**To be done:**
Print all of the data exactly.

**Source data:**
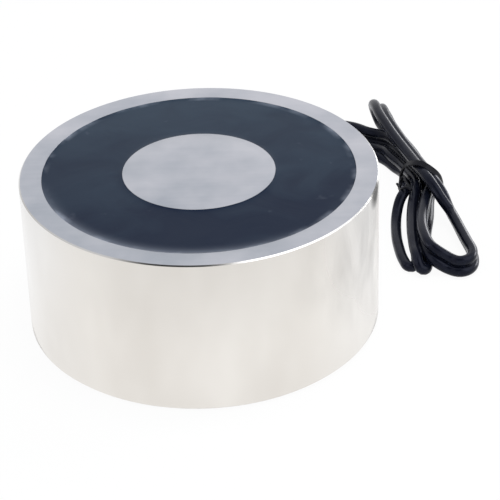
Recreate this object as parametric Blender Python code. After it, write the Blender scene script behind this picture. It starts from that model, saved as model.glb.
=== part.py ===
"""Holding electromagnet: a turned steel pot with a potted coil and a two-core cord.

Metres, +Z up. The origin is the centre of the mounting face, and the pole face looks up.
The pot is one turned piece, a cup with its core in the middle. The groove between core and
rim holds a bobbin with its winding, over a low space where the winding's two leads are
joined to the cord. The cord leaves through a sealed hole in the wall, lies on the surface
that the magnet stands on, and is folded into a tied hank beside it.
"""

import math

import bmesh
import bpy
from mathutils import Matrix, Vector

MM = 0.001

# The pot: overall size, walls and edges
POT_DIAMETER = 65.0 * MM
POT_HEIGHT = 30.0 * MM
RIM_WALL = 0.0631 * POT_DIAMETER
CORE_DIAMETER = 0.4262 * POT_DIAMETER
BASE_THICKNESS = 7.0 * MM
FACE_CHAMFER = 0.4 * MM
BASE_CHAMFER = 0.8 * MM

# The M8 hole in the base, drilled for its thread
TAPPING_DIAMETER = 6.8 * MM
TAPPING_DEPTH = 12.0 * MM
COUNTERSINK_DIAMETER = 9.0 * MM
DRILL_POINT_ANGLE = 118.0

# Clearance between pieces that touch or fit into each other
FIT_GAP = 0.3 * MM

# The coil, from the groove's floor upwards
INSULATOR_THICKNESS = 0.4 * MM
JOINT_SPACE = 4.2 * MM
BOBBIN_WALL = 1.2 * MM
RESIN_THICKNESS = 4.4 * MM
RESIN_RECESS = 0.12 * MM
MENISCUS = 0.1 * MM
TAPE_THICKNESS = 0.4 * MM
FLANGE_LIP = 0.6 * MM
FLANGE_TO_WALL = 0.8 * MM
LEAD_SLOT_WIDTH = 1.8 * MM
LEAD_DIAMETER = 1.0 * MM
START_LEAD_ANGLE = 190.0
FINISH_LEAD_ANGLE = -10.0

# The joints under the bobbin
SLEEVE_DIAMETER = 2.8 * MM
SLEEVE_NEAR_ANGLE = 36.0
SLEEVE_FAR_ANGLE = 72.0

# The cord: two round cores side by side
CORE_WIRE_DIAMETER = 2.1 * MM
EXIT_HOLE_DIAMETER = 5.4 * MM
EXIT_ANGLE = 90.0
SEAL_BEAD_DIAMETER = 7.0 * MM
SEAL_BEAD_HEIGHT = 1.3 * MM
CONDUCTOR_DIAMETER = 0.9 * MM
BARE_LENGTH = 6.0 * MM

# The folded hank and its tie
HANK_FRONT_RADIUS = 8.6 * MM
HANK_BACK_RADIUS = 4.0 * MM
HANK_WAIST_WIDTH = 6.8 * MM
HANK_FRONT_HEIGHT = 5.2 * MM
HANK_TOP = 7.2 * MM
HANK_EDGE_RADIUS = 1.6 * MM
TIE_WIDTH = 1.6 * MM
TIE_THICKNESS = 0.5 * MM
TIE_TAIL = 2.4 * MM

# Facets of the turned pieces
POT_FACETS = 72
COIL_FACETS = 48

# Radii and levels that follow from the sizes above
pot_radius = POT_DIAMETER / 2
groove_radius = pot_radius - RIM_WALL
core_radius = CORE_DIAMETER / 2
tapping_radius = TAPPING_DIAMETER / 2
countersink_radius = COUNTERSINK_DIAMETER / 2
wire_radius = CORE_WIRE_DIAMETER / 2
cord_width = 2 * CORE_WIRE_DIAMETER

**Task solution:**
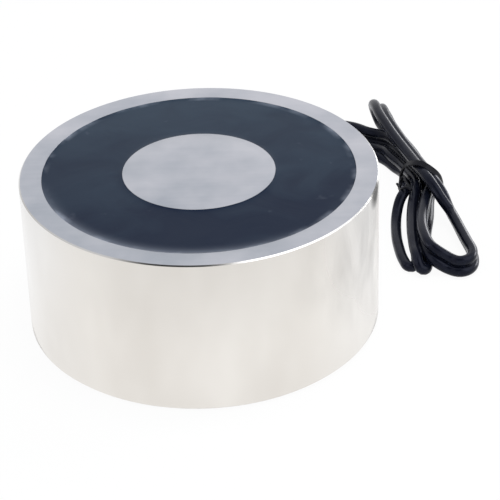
Recreate this object as parametric Blender Python code. After it, write the Blender scene script behind this picture. It starts from that model, saved as model.glb.
=== part.py ===
"""Holding electromagnet: a turned steel pot with a potted coil and a two-core cord.

Metres, +Z up. The origin is the centre of the mounting face, and the pole face looks up.
The pot is one turned piece, a cup with its core in the middle. The groove between core and
rim holds a bobbin with its winding, over a low space where the winding's two leads are
joined to the cord. The cord leaves through a sealed hole in the wall, lies on the surface
that the magnet stands on, and is folded into a tied hank beside it.
"""

import math

import bmesh
import bpy
from mathutils import Matrix, Vector

MM = 0.001

# The pot: overall size, walls and edges
POT_DIAMETER = 65.0 * MM
POT_HEIGHT = 30.0 * MM
RIM_WALL = 0.0631 * POT_DIAMETER
CORE_DIAMETER = 0.4262 * POT_DIAMETER
BASE_THICKNESS = 7.0 * MM
FACE_CHAMFER = 0.4 * MM
BASE_CHAMFER = 0.8 * MM

# The M8 hole in the base, drilled for its thread
TAPPING_DIAMETER = 6.8 * MM
TAPPING_DEPTH = 12.0 * MM
COUNTERSINK_DIAMETER = 9.0 * MM
DRILL_POINT_ANGLE = 118.0

# Clearance between pieces that touch or fit into each other
FIT_GAP = 0.3 * MM

# The coil, from the groove's floor upwards
INSULATOR_THICKNESS = 0.4 * MM
JOINT_SPACE = 4.2 * MM
BOBBIN_WALL = 1.2 * MM
RESIN_THICKNESS = 4.4 * MM
RESIN_RECESS = 0.12 * MM
MENISCUS = 0.1 * MM
TAPE_THICKNESS = 0.4 * MM
FLANGE_LIP = 0.6 * MM
FLANGE_TO_WALL = 0.8 * MM
LEAD_SLOT_WIDTH = 1.8 * MM
LEAD_DIAMETER = 1.0 * MM
START_LEAD_ANGLE = 190.0
FINISH_LEAD_ANGLE = -10.0

# The joints under the bobbin
SLEEVE_DIAMETER = 2.8 * MM
SLEEVE_NEAR_ANGLE = 36.0
SLEEVE_FAR_ANGLE = 72.0

# The cord: two round cores side by side
CORE_WIRE_DIAMETER = 2.1 * MM
EXIT_HOLE_DIAMETER = 5.4 * MM
EXIT_ANGLE = 90.0
SEAL_BEAD_DIAMETER = 7.0 * MM
SEAL_BEAD_HEIGHT = 1.3 * MM
CONDUCTOR_DIAMETER = 0.9 * MM
BARE_LENGTH = 6.0 * MM

# The folded hank and its tie
HANK_FRONT_RADIUS = 8.6 * MM
HANK_BACK_RADIUS = 4.0 * MM
HANK_WAIST_WIDTH = 6.8 * MM
HANK_FRONT_HEIGHT = 5.2 * MM
HANK_TOP = 7.2 * MM
HANK_EDGE_RADIUS = 1.6 * MM
TIE_WIDTH = 1.6 * MM
TIE_THICKNESS = 0.5 * MM
TIE_TAIL = 2.4 * MM

# Facets of the turned pieces
POT_FACETS = 72
COIL_FACETS = 48

# Radii and levels that follow from the sizes above
pot_radius = POT_DIAMETER / 2
groove_radius = pot_radius - RIM_WALL
core_radius = CORE_DIAMETER / 2
tapping_radius = TAPPING_DIAMETER / 2
countersink_radius = COUNTERSINK_DIAMETER / 2
wire_radius = CORE_WIRE_DIAMETER / 2
cord_width = 2 * CORE_WIRE_DIAMETER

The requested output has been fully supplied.